346 entry daha
  • güray öz'ün 9 eylül 2009 çarşamba, cumhuriyet gazetesi yazısından alıntı:

    "kuantum konusunda medyadaki yayınları incelediğimde, bunların 3 grupta toplanabileceğini gözledim. bunları sırayla ele alalım:
    1. komedyenler:
    bu kategorideki yazarlar, bu sıfatı kendi yazılarıyla hak ediyorlar, o gülünç yazılarına benim fazla bir şey eklememe gerek kalmıyor. işte size bir örnek:
    yiğit bulut: "türkiye kuantum günlere gebe: ... schrödinger'in kedisi için, bütün ihtimaller aynı anda var olur; kedi ya ölü ya diri ya da hem ölü hem diridir... kısacası; her şey aynı anda mümkündür... türkiye de artık schrödinger'in kedisi gibi çok olasılıklı bir kutu içinde! 23 ay içinde "gerçek" tekilliğe çökecek ve bir sonuç, bir "türkiye" ortaya çıkacak!"(3)
    önce, neden schrödinger kedisi paradoksunun böyle konulara uygulanamayacağını açıklayayım: bir kere, kutunun içinde dinamik bir mekanizma var: kutu içindeki radyoaktif düzenekle, zehirli şişe % 50 ihtimalle kırılacak (veya kırılmayacak) ve sonunda kedi ölü (veya diri) olacak. yani, kutunun içinde, kediyi ölü veya diri kılacak bir düzeneğiniz olmalı.
    şimdi, sen albay dursun çiçek'in belgesini kutu içine koysan ne olur, koymasan ne olur? o imzayı, kutu içindeyken, sahteye veya hakikiye çevirecek dinamik bir mekanizman var mı? yok. belge nasıl girdiyse (sahte veya hakiki) elbette öyle çıkacaktır.
    bunlar, bilinmez bir durumla karşılaştıklarında hem ak hem kara diyebileceklerini söylüyorlar ve kuantum teorisini de buna şahit gösteriyorlar.

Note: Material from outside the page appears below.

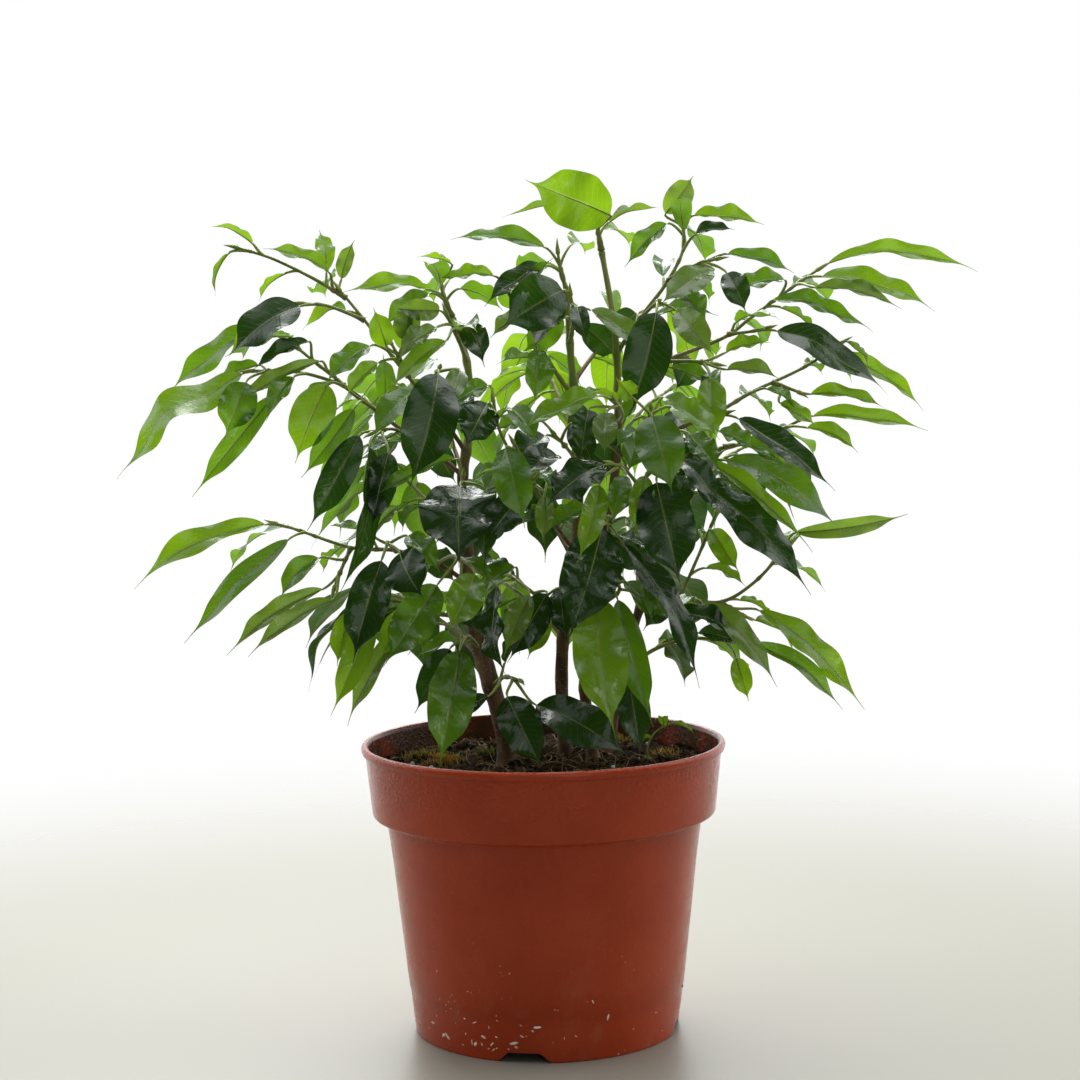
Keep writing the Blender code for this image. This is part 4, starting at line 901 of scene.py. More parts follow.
# %% [markdown]
# These branches come forward, so most of their leaves are seen face on.

# %% Front branches: upper middle
branch(
    ((-26, -3, 184), (-27, -13, 193), (-26, -21, 199)),
    leaves=(
        (-27, -26, 196, -27, -52, 170, 26, "F", OLD_SHADED), (-29, -24, 205, -57, -30, 192, 6, "UF", FULL),
        (-18, -24, 193, -19, -34, 168, 10, "F", OLD_SHADED),
    ),
)
branch(
    ((12, 7, 170), (6, -8, 180), (0, -22, 192), (-4, -33, 202), (-8, -38, 210)),
    ((3, -15, 186), (-6, -22, 200), (-13, -27, 214), (-15, -31, 224)),
    leaves=(
        (-11, -42, 209, -5, -54, 183, 13, "F", FULL), (-5, -36, 193, -21, -46, 177, 12, "UF", OLD_SHADED),
        (2, -36, 192, 1, -42, 177, 6, "F", PALE), (-17, -35, 224, -25, -46, 209, 13, "F", OLD_SHADED),
        (-9, -32, 222, 0, -42, 210, 8, "UF", FULL), (-17, -28, 230, -32, -34, 222, 8, "UF", FULL),
        (6, -28, 206, -5, -40, 200, 10, "UF", OLD_SHADED), (2, -10, 196, -12, -4, 184, 11, "F", OLD_SHADED),
        (-2, -20, 205, -15, -12, 197, 9, "UF", FULL),
    ),
)
branch(
    ((28, -9, 216), (29, -22, 219), (26, -34, 224)),
    leaves=(
        (20, -41, 226, -7, -50, 214, 9, "UF", YOUNG), (23, -38, 220, 22, -47, 206, 8, "F", PALE),
        (17, -30, 221, 14, -38, 205, 9, "F", OLD_SHADED),
    ),
)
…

    oysa, teoride böyle bir şey yok.
    teori, herhangi bir ölçme sırasında çıkabilecek tüm sonuçları sıralar ve bunların her birinin gerçekleşme ihtimalini hesaplayıp size verir. ölçme sonucunda bu olasılıklardan sadece biri gerçekleşecektir, ikisi birden değil. ama, henüz ölçme yapmamışsan (burası önemli), "sistemin durumunu tüm bu olası sonuçların belli oranda bir karışımı gibi düşün," der. bunun bir realitesi yok, ispatı veya doğrulanması söz konusu olamaz, zaten bu yüzden kuantum teorisinin bir aksiyomu olarak alınmıştır.
    bu yazarların bilmedikleri konularda böyle uluorta yazabiliyor olmalarını, çokbilmiş görünme hevesleri ile açıklamak yanlış olur. asıl, bu yazarları o köşelere oturtan iradeye bakmanız gerekir.
    kapitalizmin küreselleşme aşamasında bu irade artık sınır tanımıyor, her şey maksimum kâr amacına hizmet etmek zorunda.
    bunlara yazılarıyla hizmet eden geniş bir köşe yazarı kadroları var. ama bu köşe yazarlarının her daim okunmaları, hep gündemde kalmaları gerekiyor.
    işte bilim, sanat ve kültür kavramları da, içleri boşaltılarak, bu yazarları okunur kılacak birer tüketim malzemesi oluyor."